# Does anyone know what Hindu-Christian is?



## Ken S. (Aug 21, 2005)

It sounds like heresy to me


----------



## Contra_Mundum (Aug 21, 2005)

Was that "hindu-krishna"?


----------



## CalsFarmer (Aug 22, 2005)

Study group that compares Christian doctrine with Hindu what-ever-they-believe. 

I did a google search and it seems to be popular in some circles.


----------



## JKLeoPCA (Aug 22, 2005)

Would that be Far East Christians that try to witness to cows. 

Now there's a task for Bible translators.


----------



## Average Joey (Aug 23, 2005)

> _Originally posted by JKLeoPCA_
> Would that be Far East Christians that try to witness to cows.
> 
> Now there's a task for Bible translators.


----------



## LadyFlynt (Aug 23, 2005)

> _Originally posted by CalsFarmer_
> Study group that compares Christian doctrine with Hindu what-ever-they-believe.
> 
> I did a google search and it seems to be popular in some circles.
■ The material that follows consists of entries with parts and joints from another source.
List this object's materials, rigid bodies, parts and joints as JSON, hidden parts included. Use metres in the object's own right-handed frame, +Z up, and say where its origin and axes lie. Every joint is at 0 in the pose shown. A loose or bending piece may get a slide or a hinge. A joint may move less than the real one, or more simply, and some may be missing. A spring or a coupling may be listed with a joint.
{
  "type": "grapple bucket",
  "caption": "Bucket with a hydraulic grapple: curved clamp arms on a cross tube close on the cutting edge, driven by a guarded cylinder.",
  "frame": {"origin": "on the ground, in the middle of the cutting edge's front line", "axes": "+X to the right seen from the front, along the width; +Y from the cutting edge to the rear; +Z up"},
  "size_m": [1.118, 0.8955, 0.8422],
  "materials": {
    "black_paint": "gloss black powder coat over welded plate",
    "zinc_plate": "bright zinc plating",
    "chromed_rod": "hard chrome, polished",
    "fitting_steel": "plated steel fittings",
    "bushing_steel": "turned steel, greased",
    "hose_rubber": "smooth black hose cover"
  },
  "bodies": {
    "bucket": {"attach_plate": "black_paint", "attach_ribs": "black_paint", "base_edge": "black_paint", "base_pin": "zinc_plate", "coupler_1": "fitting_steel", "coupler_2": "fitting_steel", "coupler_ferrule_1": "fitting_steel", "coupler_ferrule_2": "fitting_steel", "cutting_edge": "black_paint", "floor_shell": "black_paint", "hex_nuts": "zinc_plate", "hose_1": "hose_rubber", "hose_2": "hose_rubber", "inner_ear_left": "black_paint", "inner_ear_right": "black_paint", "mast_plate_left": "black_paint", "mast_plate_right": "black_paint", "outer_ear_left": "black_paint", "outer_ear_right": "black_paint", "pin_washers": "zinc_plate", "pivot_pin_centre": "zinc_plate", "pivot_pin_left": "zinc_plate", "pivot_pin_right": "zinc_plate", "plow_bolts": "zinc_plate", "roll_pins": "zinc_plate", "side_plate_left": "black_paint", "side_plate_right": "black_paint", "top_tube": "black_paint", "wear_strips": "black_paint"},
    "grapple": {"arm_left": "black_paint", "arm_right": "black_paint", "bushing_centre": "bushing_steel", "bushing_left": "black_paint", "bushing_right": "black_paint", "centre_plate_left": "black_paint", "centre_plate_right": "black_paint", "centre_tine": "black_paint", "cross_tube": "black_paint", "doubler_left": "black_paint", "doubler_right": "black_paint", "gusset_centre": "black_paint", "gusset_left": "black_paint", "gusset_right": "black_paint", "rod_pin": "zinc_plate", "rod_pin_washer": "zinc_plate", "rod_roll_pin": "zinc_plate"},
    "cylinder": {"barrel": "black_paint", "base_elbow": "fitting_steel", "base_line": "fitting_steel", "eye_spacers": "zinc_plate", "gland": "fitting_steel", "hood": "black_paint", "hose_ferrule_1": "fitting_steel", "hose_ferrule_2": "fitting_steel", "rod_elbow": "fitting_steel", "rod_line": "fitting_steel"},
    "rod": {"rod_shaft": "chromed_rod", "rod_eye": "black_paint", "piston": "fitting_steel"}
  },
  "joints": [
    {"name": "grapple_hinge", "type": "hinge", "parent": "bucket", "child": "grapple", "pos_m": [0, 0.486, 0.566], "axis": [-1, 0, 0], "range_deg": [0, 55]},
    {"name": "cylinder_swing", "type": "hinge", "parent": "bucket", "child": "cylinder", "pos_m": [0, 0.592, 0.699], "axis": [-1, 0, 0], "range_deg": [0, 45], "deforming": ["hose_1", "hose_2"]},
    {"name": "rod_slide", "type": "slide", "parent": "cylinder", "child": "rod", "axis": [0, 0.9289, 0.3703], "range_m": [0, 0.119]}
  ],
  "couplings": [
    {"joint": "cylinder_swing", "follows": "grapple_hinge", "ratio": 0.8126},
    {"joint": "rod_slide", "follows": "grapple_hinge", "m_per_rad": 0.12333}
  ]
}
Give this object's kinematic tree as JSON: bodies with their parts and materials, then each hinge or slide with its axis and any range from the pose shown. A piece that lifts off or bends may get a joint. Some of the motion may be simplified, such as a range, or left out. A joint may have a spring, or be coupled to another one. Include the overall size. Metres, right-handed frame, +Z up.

Sounds like some American forms of B'hai.


----------



## Mayflower (Aug 26, 2005)

My wife Reena was born in India. her greatgrandfather was a hindu, but got by the grace of God converted from hinduisme into a living relationship with the truine God. For him it was clear that he wanted to break away radically with his hindu background, and changed his last name (which was related with an idol, as many times happen) into another name. So the last name of my wife is Patrick, she is a real Indian but no hindu, but she is someone who lives is crucified with Christ!


----------



## Robin (Aug 26, 2005)

> _Originally posted by Paul manata_
> 
> 
> > _Originally posted by Ken S._
> ...




 

...or....

Christian Scientists

Robin


----------



## Solo Christo (Aug 27, 2005)

> _Originally posted by Robin_
> ...or....
> 
> Christian Scientists
> ...


Lame as I may be, I don't get the joke.


----------



## Robin (Aug 27, 2005)

> _Originally posted by Solo Christo_
> 
> 
> > _Originally posted by Robin_
> ...



A lighthearted joke my old apologetics teacher, Walter Martin used to say: "Christian Scientists" are like Grape Nuts; they're neither Christians nor scientists" (the cereal is not actual grape-nuts.) Hence, the "Hindu-Christian" reference reminded me of this connection. Because no matter what they call it, there can be no such worldview (in a true sense) "Hindu-Christian."

I know... my comedic-timing is off...so I shouldn't quit my day-job?



r.


----------



## Ken S. (Aug 27, 2005)

i couldn't understand many of your jokes, they are like jargons in my case, coz I'm a foreigner. But I think I can sense what you people meant.


----------



## Robin (Aug 27, 2005)

> _Originally posted by Paul manata_
> they are oxymorons like: ....
> 
> and for Jacob... country music



 (it's gotta be better than punk, right?  )

r.


----------



## Ken S. (Aug 29, 2005)

and for me, a BIG confuse and question mark " ? "


----------